Selain pemukiman kumuh, permasalahan Rumah Tidak Layak Huni juga mendapat perhatian khusus pemerintah kabupaten Jember. Rumah tidak layak huni (RTLH) di Jember masih cukup banyak maka pemerintah Kabupaten Jember melalui Dinas Pekerjaan Umum Cipta Karya Kabupaten Jember melaksanakan Program Rumah Tidak Layak Huni (PRTLH). Program Rehabilitasi Rumah Tidak Layak Huni (PRTLH) merupakan salah satu program pengentasan kemiskinan yang dilaksanakan oleh Pemerintah Daerah dengan cara merehabilitasi ataupun merenovasi rumah penduduk miskin atau kurang mampu dengan kondisi yang kurang layak digunakan sebagai hunian. Sasaran rehab RTLH adalah rumah penduduk miskin yang menempati lahan milik sendiri atau milik keluarga yang diizinkan untuk dibangun dan tanah yang digunakan tidak dalam sengketa, rumah tersebut juga berlantai tanah, pencahayaan ruang tidak ada, tidak ada sanitasi dan penghuninya berpenghasilan kurang dari Rp. 600 ribu. Diprioritaskan keluarga punya anak, karena di dalamnya ada anak-anak yang akan tumbuh. Untuk lansia, akan diberikan pilihan kamar layak huni atau rumah layak huni. Pembangunan rumah sehat ini dikerjakan oleh masyarakat sendiri. Tetapi pemerintah tidak lepas tangan yaitu dengan menyediakan pendamping di lapangan, yang namanya tenaga fasilitator atau TFL. Tenaga fasilitator ini yang direkrut khusus sesuai kompetensinya. Mereka akan mendampingi keluarga penerima manfaat, baik secara teknis maupun administrasi. Ada tiga hal yang perlu diperhatikan dalam pembangunan rumah tidak layak huni yakni aman, memenuhi syarat kesehatan, luas sesuai ketentuan yaitu sembilan meter persegi per penghuni.
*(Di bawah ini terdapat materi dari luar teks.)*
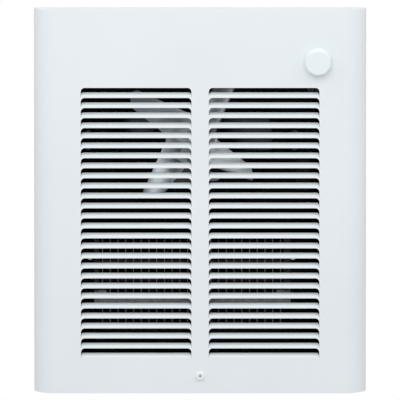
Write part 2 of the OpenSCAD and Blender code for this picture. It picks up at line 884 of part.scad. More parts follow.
// ---- Heating bank ----

function run_z(i) = run_top_z - i * run_pitch;
function ear_screw_x(side) = side < 0 ? frame_left - frame_ear / 2 - 1 : frame_right + frame_ear / 2 + 1;

// Half a turn of tube that joins run i to the run below it, on the right (side = 1) or the left
module return_bend(i, side) {
    x = side > 0 ? frame_right + tube_tail : frame_left - tube_tail;
    translate([x, fin_mid_y, run_z(i) - run_pitch / 2]) rotate([90, 0, 0]) rotate(side > 0 ? -90 : 90)
        rotate_extrude(angle = 180) translate([run_pitch / 2, 0]) circle(tube_r);
}

// Sheathed heating tube: four runs through the fins, joined by return bends
module element_tube() {
    left = frame_left - tube_tail;
    right = frame_right + tube_tail;
    color("dimgray") {
        for (i = [0:run_count - 1]) rod_x(left, fin_mid_y, run_z(i), tube_r, right - left);
        return_bend(0, 1);
        return_bend(1, -1);
        return_bend(2, 1);
    }
}

module fin_outline() {
    difference() {
        translate([fin_mid_y, fin_mid_z]) round_rect(fin_d, fin_h, fin_corner_r);
        for (i = [0:run_count - 1]) translate([fin_mid_y, run_z(i)]) circle(tube_r + fit_gap);
    }
}

module element_fins() {
    color("gainsboro") for (i = [0:fin_count - 1])
        bar(bank_x - bank_w / 2 + i * fin_pitch - fin_t / 2, fin_t) fin_outline();
}

// The frame's front lip: a bright bar whose ends turn up with round corners
module frame_lip() {
    w = frame_right - frame_left;
    r = frame_lip_r;
    translate([(frame_left + frame_right) / 2, frame_bottom]) difference() {
        translate([0, frame_lip_rise / 2 + r / 2]) round_rect(w, frame_lip_rise + r, r / 2);
        translate([0, frame_lip_h + frame_lip_rise]) round_rect(w - 2 * frame_lip_arm, 2 * frame_lip_rise, r);
        translate([-w, frame_lip_rise]) square([2 * w, frame_lip_rise]);
    }
}

// Bright folded frame: tray with a front lip, two end plates with ears, and tabs for the two disc switches
module element_frame() {
    ear_h = fin_h - ear_in;
    ear_z = fin_bottom + ear_in;
    color("silver") difference() {
        union() {
            translate([frame_left, frame_front_y, frame_bottom])
                cube([frame_right - frame_left, frame_back_y - frame_front_y, frame_t]);
            plate(frame_front_y, frame_t) frame_lip();
            for (x = [frame_left, frame_right - frame_t]) {
                translate([x, frame_front_y, frame_bottom])
                    cube([frame_t, frame_back_y - frame_front_y, fin_top - frame_bottom]);
                translate([x, deck_back, ear_z]) cube([frame_t, frame_front_y - deck_back, ear_h]);
                translate([x, fin_mid_y - cutout_tab_w / 2, fin_top])
                    cube([frame_t, cutout_tab_w, cutout_tab_h]);
            }
            for (x = [frame_left - frame_ear, frame_right])
                translate([x, deck_back, ear_z]) cube([frame_ear, frame_t, ear_h]);
        }
        for (i = [0:run_count - 1])
            rod_x(frame_left - cut, fin_mid_y, run_z(i), tube_r + fit_gap,
                frame_right - frame_left + 2 * cut);
        for (x = [ear_screw_x(-1), ear_screw_x(1)], up = frame_ear_screws)
            rod_y(x, 0, fin_bottom + up * fin_h, element_screw_r + fit_gap, fin_y);
    }
}

module element_screws() {
    color("silver") for (x = [ear_screw_x(-1), ear_screw_x(1)], up = frame_ear_screws)
        pan_screw(x, deck_y, fin_bottom + up * fin_h,
            element_screw_head_r, element_screw_head_h, element_screw_r, element_screw_l);
}

// Ceramic beads on the tube's two ends
module element_insulators() {
    x = frame_left - tube_tail - insulator_l;
    color("ivory") for (i = [0, run_count - 1]) difference() {
        rod_x(x, fin_mid_y, run_z(i), insulator_r, insulator_l);
        rod_x(x - cut, fin_mid_y, run_z(i), terminal_r + fit_gap, insulator_l + 2 * cut);
    }
}

// Terminal pins, each with a flat push-on tab
module element_terminals() {
    x = frame_left - tube_tail - insulator_l;
    color("silver") for (i = [0, run_count - 1]) {
        rod_x(x - terminal_out, fin_mid_y, run_z(i), terminal_r, insulator_l + terminal_out);
        translate([x - terminal_out / 2 - tab_blade_l, fin_mid_y, run_z(i)])
            translate([0, -tab_blade_w / 2, -tab_blade_t / 2]) cube([tab_blade_l, tab_blade_w, tab_blade_t]);
    }
}

// Bimetal disc switch on a frame's tab, its body running along X from x in the direction way
module disc_switch(x, way) {
    z = fin_top + cutout_tab_h - cutout_down;
    translate([x, fin_mid_y, z]) rotate([0, way * 90, 0]) {
        cylinder(h = frame_t, r = cutout_flange_r);
        cylinder(h = cutout_l, r = cutout_r);
        cylinder(h = cutout_l + 2 * frame_t, r = cutout_cap_r);
        for (side = [-1, 1]) translate([side * cutout_tab_x - tab_blade_t / 2, -tab_blade_w / 2, cutout_l])
            cube([tab_blade_t, tab_blade_w, tab_blade_l]);
    }
}

module thermal_cutout() {
    color("black") disc_switch(frame_right, 1);
}

module fan_delay_switch() {
    color("black") disc_switch(frame_left, -1);
}

// ---- Thermostat ----

// Folded bracket that stands on the deck and carries the thermostat
module thermostat_bracket() {
    foot_y = deck_y - stat_plate_t / 2;
    face_y = stat_plate_y + stat_plate_t / 2;
    color("silver") difference() {
        translate([knob_x, 0, knob_z - stat_h / 2]) linear_extrude(stat_h) folded([
            [-stat_leg_x - stat_foot, foot_y], [-stat_leg_x, foot_y], [-stat_leg_x, face_y],
            [stat_leg_x, face_y], [stat_leg_x, foot_y], [stat_leg_x + stat_foot, foot_y]], stat_plate_t);
        rod_y(knob_x, stat_plate_y - cut, knob_z, bushing_r + fit_gap, stat_plate_t + 2 * cut);
    }
}

module thermostat_body() {
    color("saddlebrown") difference() {
        translate([knob_x, 0, knob_z]) plate(stat_body_y, stat_d) round_rect(stat_w, stat_h, 2);
        rod_y(knob_x, stat_body_y - cut, knob_z, stat_shaft_d / 2 + run_gap, stat_shaft_deep + 1 + cut);
    }
}

// Brass bushing that clamps the body to the bracket and guides the shaft
module thermostat_bushing() {
    color("goldenrod") difference() {
        rod_y(knob_x, stat_body_y - bushing_l, knob_z, bushing_r, bushing_l);
        rod_y(knob_x, stat_body_y - bushing_l - cut, knob_z, stat_shaft_d / 2 + run_gap, bushing_l + 2 * cut);
    }
}

module thermostat_nut() {
    color("silver") difference() {
        translate([knob_x, stat_plate_y - nut_t, knob_z]) rotate([-90, 0, 0])
            cylinder(h = nut_t, r = nut_r, $fn = 6);
        rod_y(knob_x, stat_plate_y - nut_t - cut, knob_z, bushing_r + fit_gap, nut_t + 2 * cut);
    }
}

module thermostat_terminals() {
    color("silver") for (x = stat_tab_x)
        translate([knob_x + x - tab_blade_w / 2, stat_tab_y, knob_z - stat_h / 2 - stat_tab_l]) difference() {
            cube([tab_blade_w, tab_blade_t, stat_tab_l]);
            rod_y(tab_blade_w / 2, -cut, tab_blade_w / 2, 1, tab_blade_t + 2 * cut);
        }
}

module thermostat_shaft() {
    flat = stat_shaft_d / 4;
    color("silver") difference() {
        rod_y(knob_x, stat_shaft_front_y, knob_z, stat_shaft_d / 2,
            stat_body_y + stat_shaft_deep - stat_shaft_front_y);
        translate([knob_x - stat_shaft_d, stat_shaft_front_y - cut, knob_z + flat])
            cube([2 * stat_shaft_d, knob_h, stat_shaft_d]);
    }
}

// Plain turned knob with a low skirt and a D-shaped socket
module thermostat_knob() {
    skirt_r = knob_d / 2;
    face_r = knob_face_d / 2;
    flat = stat_shaft_d / 4 + fit_gap;
    socket_r = stat_shaft_d / 2 + fit_gap;
    socket_l = knob_back_y - stat_shaft_front_y + seat_gap;
    color("whitesmoke") translate([knob_x, knob_back_y, knob_z]) rotate([90, 0, 0]) difference() {
        rotate_extrude() polygon(concat(
            [[0, 0], [skirt_r, 0], [skirt_r, knob_skirt_h - knob_edge_r / 2],
                [skirt_r - knob_edge_r / 2, knob_skirt_h]],
            arc(face_r - knob_edge_r, knob_h - knob_edge_r, knob_edge_r, 10, 90), [[0, knob_h]]));
        translate([0, 0, -cut]) intersection() {
            cylinder(h = socket_l + cut, r = socket_r);
            translate([-skirt_r, flat - knob_d, 0]) cube([knob_d, knob_d, knob_h]);
        }
    }
}

// ---- Disconnect switch ----

module disconnect_switch() {
    color("black") translate([switch_x, 0, switch_z]) difference() {
        union() {
            plate(deck_y - bezel_t, bezel_t) round_rect(bezel_w, bezel_h, 2);
            translate([-switch_w / 2, deck_y, -switch_h / 2]) cube([switch_w, switch_d, switch_h]);
            for (up = [-1, 0, 1])
                translate([-tab_blade_w / 2, deck_y + switch_d, up * switch_h / 3 - tab_blade_t / 2])
                    cube([tab_blade_w, tab_blade_l, tab_blade_t]);
        }
        rod_x(-rocker_w / 2, rocker_y, 0, rocker_r + rocker_gap, rocker_w);
        rod_x(-rocker_pin_l / 2 - seat_gap / 2, rocker_y, 0, rocker_pin_r + run_gap, rocker_pin_l + seat_gap);
    }
}

// Rocker with a dished face of two planes, pressed in at the top
module switch_rocker() {
    w = rocker_w - 2 * rocker_gap;
    color("black") translate([switch_x, rocker_y, switch_z]) {
        intersection() {
            rod_x(-w / 2, 0, 0, rocker_r, w);
            rotate([-rocker_tilt, 0, 0]) bar(-w, 2 * w) polygon([
                [-rocker_face, 0], [-rocker_face - rocker_r * sin(rocker_tilt), rocker_r],
                [rocker_r, rocker_r], [rocker_r, -rocker_r],
                [-rocker_face - rocker_r * sin(rocker_tilt), -rocker_r]]);
        }
        rod_x(-rocker_pin_l / 2, 0, 0, rocker_pin_r, rocker_pin_l);
    }
}

front_cover();
cover_hooks();
cover_screw();
cover_screw_bracket();
wall_box_back();
wall_box_sides();
wall_box_ends();
deck_tabs();
ground_screw();
fan_deck();
fan_ring();
deck_screws();
air_divider();
lower_deflector();
fan_blade();
fan_hub();
hub_set_screw();
motor_shaft();
motor_rotor();
motor_laminations();
shading_rings();
motor_coil();
coil_bobbin();
motor_front_bracket();
motor_rear_bracket();
motor_bearings();
motor_tie_screws();
motor_mount();
motor_mount_screws();
element_tube();
element_fins();
element_frame();
element_insulators();
element_terminals();
element_screws();
thermal_cutout();
fan_delay_switch();
thermostat_body();
thermostat_bushing();
thermostat_nut();
thermostat_bracket();
thermostat_terminals();
thermostat_shaft();
thermostat_knob();
disconnect_switch();
switch_rocker();
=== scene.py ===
import json
import math

import bpy
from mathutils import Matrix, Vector


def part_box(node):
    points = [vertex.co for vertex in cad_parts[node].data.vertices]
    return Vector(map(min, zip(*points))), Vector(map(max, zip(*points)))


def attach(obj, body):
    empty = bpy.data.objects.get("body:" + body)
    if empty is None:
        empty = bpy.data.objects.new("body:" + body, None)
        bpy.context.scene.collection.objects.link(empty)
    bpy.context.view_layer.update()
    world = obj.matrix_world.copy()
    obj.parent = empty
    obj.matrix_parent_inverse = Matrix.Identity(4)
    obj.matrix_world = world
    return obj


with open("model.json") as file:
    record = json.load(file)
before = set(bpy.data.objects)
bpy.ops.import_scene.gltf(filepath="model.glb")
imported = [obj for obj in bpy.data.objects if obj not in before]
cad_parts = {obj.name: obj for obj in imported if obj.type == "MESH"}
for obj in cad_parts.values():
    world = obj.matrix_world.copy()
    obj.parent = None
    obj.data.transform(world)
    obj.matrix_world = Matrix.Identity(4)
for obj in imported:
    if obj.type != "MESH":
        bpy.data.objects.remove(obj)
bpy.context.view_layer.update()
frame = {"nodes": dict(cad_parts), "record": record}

scene = bpy.context.scene
nodes = frame["nodes"]
scene.view_settings.view_transform = "Standard"

# ---------------------------------------------------------------- camera
PHOTO_PX = 400
MM_PER_PX = 1.0898
CAM_DISTANCE = 20.0
CAM_DOWN = math.radians(9.0)
AIM = Vector((-0.0001, -0.013, 0.0005))

cam_data = bpy.data.cameras.new("camera")
cam_data.sensor_width = 36.0
cam_data.lens = 36.0 * CAM_DISTANCE * 1000 / MM_PER_PX / PHOTO_PX
cam_data.clip_end = 200.0
cam = bpy.data.objects.new("camera", cam_data)
scene.collection.objects.link(cam)
cam.location = AIM + CAM_DISTANCE * Vector((0, -math.cos(CAM_DOWN), math.sin(CAM_DOWN)))
cam.rotation_euler = (math.pi / 2 - CAM_DOWN, 0, 0)
scene.camera = cam


# ---------------------------------------------------------------- material kit
def feed(tree, value, socket):
    """Gives a socket of a node tree a link, a number or a colour."""
    if isinstance(value, bpy.types.NodeSocket):
        tree.links.new(value, socket)
    elif isinstance(value, (int, float)):
        socket.default_value = value
    else:
        socket.default_value = (*value, 1)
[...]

Pada Tahun 2023 Pemerintah Kabupaten Jember mengalokasikan Perbaikan Rumah Tidak Layak Huni (RTLH) sebanyak 86 Unit dengan anggaran per unit rumah sebesar 30 juta rupiah. Anggaran tersebut bersumber dari Dana Alokasi Umum (DAU) APBD Kabupaten Jember. Dalam merealisasikan program ini, bupati berupaya bakal menggandeng banyak stakeholder untuk menyukseskan program bedah rumah. Stakeholder memiliki peran yang sangat penting dalam keberlanjutan program RTLH. Program RTLH merupakan salah satu program prioritas Pemkab Jember. Program tersebut bertujuan mendongkrak tingkat kesejahteraan masyarakat Jember. Sehingga Pemkab berharap ke depannya tidak ada lagi rumah di Jember yang tidak layak huni.
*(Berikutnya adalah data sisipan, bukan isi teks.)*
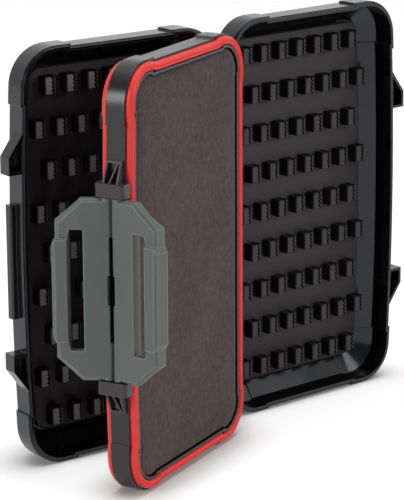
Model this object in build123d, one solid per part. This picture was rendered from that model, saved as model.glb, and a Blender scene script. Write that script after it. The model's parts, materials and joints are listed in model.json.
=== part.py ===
from build123d import *
import math
import os

# Double sided jig box, standing open on its short edges. Lengths in mm, +Z up.
# Every leaf is drawn closed: X runs outward from the hinge axis, Y is the thickness
# with the middle leaf centred on Y = 0, and Z is the height with the rest plane at 0.

# Outline shared by the middle leaf and both shells
HEIGHT = 190.0
WIDTH = 104.0
FREE_EDGE_BOW = 3.0
CORNER_RADIUS = 18.0
GUARD_STEP = 0.9
GUARD_REACH = 25.0
HINGE_SETBACK = 3.8
MID = HEIGHT / 2

# Middle leaf
BAND_HALF = 4.5
BAND_INSET = 6.0
LIP_INSET = 4.8
LIP_HALF = 6.6
PANEL_HALF = 1.25
FOAM_TOP = 6.4
FOAM_GAP = 0.4
SEAL_OUTER = 1.0
SEAL_WIDTH = 3.6
SEAL_HALF = 7.4

# Shells, measured from the rim plane
RIM_GAP = 0.3
RIM = SEAL_HALF + RIM_GAP
SHELL_DEPTH = 18.6
OUTER_BAND = 11.0
BACK_INSET = 8.0
WALL = 2.2
INNER_BAND = 10.6
FLOOR_DEPTH = 16.4
FLOOR_INSET = 8.6
REBATE = 0.8
BACK_PANEL_INSET = 7.0
BACK_PANEL_DEPTH = 0.6

# Latch, measured from the middle of the free edge and from each wing's pivot
WING_HALF = 39.8
WING_REACH = 22.1
WING_INNER_FACE = 2.0
WING_OUTER_FACE = 2.2
WING_FOLD = 12.4
WING_FOLD_DROP = 1.1
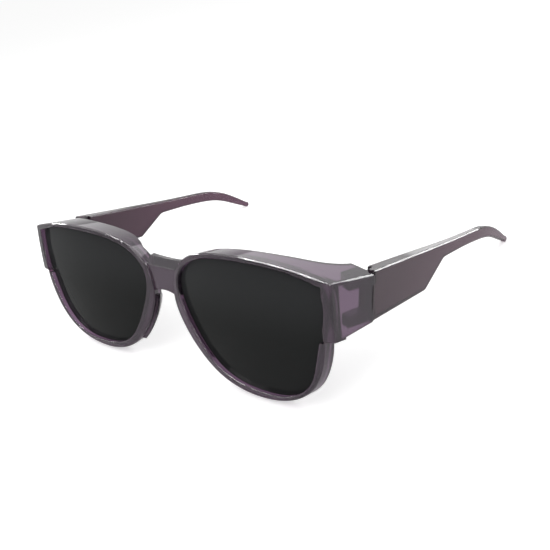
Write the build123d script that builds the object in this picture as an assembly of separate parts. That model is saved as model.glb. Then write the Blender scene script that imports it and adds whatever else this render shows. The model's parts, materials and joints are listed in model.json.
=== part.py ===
from build123d import *
import os
from math import cos, radians, sin, sqrt, tan

# Fitover sunglasses: a translucent moulded front that carries two dark lenses, with a brow shelf
# and end pieces deep enough to cover a pair of glasses worn underneath, and two temples on
# moulded hinges. All lengths are millimetres, all angles degrees.
# Worn frame: X to the wearer's left, Y backwards, Z up. The upper outer corners of the front lie
# at Y = 0 and Z = 0. The left half is modelled and mirrored, and at the end the whole part is
# pitched until it stands on its rims and temple tips.

# Front: overall sizes
front_width = 150.0       # across the upper outer corners
nose_half = 4.8           # centre line to the nearest point of a rim
brow_rise = 4.0           # highest point of the brow above the corners
rim_drop = 47.3           # lowest point of a rim below the corners
dome_radius = 200.0       # each half is domed like its lens
dome_tilt = 10.3          # the front leans, lower edge further back
rim_depth = 5.4           # front face to rear face of a rim
edge_bevel = 0.45         # round the outer front edge and the opening, and along the end piece
nose_splay = 19.0         # angle outwards of a rim's wall beside the nose, going back

# Lenses and their groove
lens_recess = 2.1         # front face of the rim to front face of the lens
lens_thickness = 1.8
lens_bite = 1.0           # how far the lens edge sits in the groove
groove_gap = 0.06         # play between lens and groove

# Brow shelf and end pieces
shelf_wall = 2.0
panel_length = 21.3       # corner to the hinge gap
panel_height = 19.0       # at the front
ledge_fall = 0.6          # how much lower the ledge below the end piece lies at the rim
panel_rise = 2.0          # how much lower the panel's height is at the hinge
panel_flare = 2.3         # how far the panel runs outwards over its length
panel_wall = 2.4

# Bridge
bridge_top = 6.8          # front edge of its top, below the corners
bridge_crest = 4.2        # rear edge of its top
bridge_bottom = 15.6
bridge_sag = 0.5          # how far the rear edge of its top dips between the rims
bridge_arch = 1.6         # how far its lower edge arches up
bridge_setback = 0.5      # behind the rims' front faces
bridge_slope = 3.0        # front edge to rear edge of its top
bridge_depth = 5.2
bridge_reach = 4.6        # how far its upper ends run into the rims
bridge_foot = 2.0         # how far its lower ends do

# Nose flanges
flange_top = 19.0         # below the corners
flange_length = 20.5
flange_reach = 5.5        # behind the rim's rear face
flange_wall = 2.0
flange_splay = 40.0       # angle outwards, going back

# Hinges
gap = 0.2                 # between the end piece and the open temple
hinge_setback = 1.4       # pin axis behind the end of the end piece
hinge_inset = 5.1         # pin axis inboard of the outer face there
knuckle_radius = 2.4
knuckle_play = 0.35       # radial room round a knuckle
lug_gap = 0.2             # between a lug and the middle knuckle
tongue_top = 4.4          # middle knuckle, below the corners
tongue_height = 8.2
upper_lug_height = 3.3
lower_lug_height = 3.5
lug_length = 11.8         # along the panel
lug_slope = 3.0           # the lug's slanted front corner
pad_reach = 0.8           # how far the temple's end steps into the end piece
screw_radius = 0.7
screw_play = 0.03
screw_head_radius = 1.2
screw_head_height = 0.7
screw_slot_width = 0.35
screw_slot_depth = 0.3
screw_tip_gap = 0.3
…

Tidak hanya itu, pemerintah juga memberikan program Bantuan Stimulan Perumahan Swadaya (BSPS) tahun 2023. BSPS merupakan bantuan perbaikan rumah dari pemerintah pusat melalui Kementerian Pekerjaan Umum dan Perumahan Rakyat (PUPR) untuk pembangunan baru serta perbaikan kualitas rumah bagi masyarakat yang berpenghasilan rendah. Hal ini sedikit berbeda dengan Program Rehabilitasi Rumah Tidak Layak Huni (PRTLH) karena dalam BSPS tidak disertai biaya tukang dalam perbaikan rumah hanya diberikan biaya untuk membeli bahan bangunan saja. Program ini sudah dijalankan pada tahun sebelumnya, namun untuk tahun ini pelaksanaan BSPS di kabupaten Jember masih belum ada informasi lebih lanjut.
Permasalahan yang terjadi di masyarakat tidak hanya menjadi tanggung pemerintah saja tetapi juga menjadi tanggung jawab kita semua. Pemerintah dengan dukungan masyarakat perlu untuk terus mengembangkan strategi dalam rangka mengatasi masalah diatas. Sebab, tempat tinggal sangat berpengaruh terhadap kualitas kehidupan. Ketika sudah memiliki rumah yang layak, kebutuhan yang lain akan bisa terpenuhi. Secara tidak langsung hal itu juga bisa mendongkrak perekonomian masyarakat.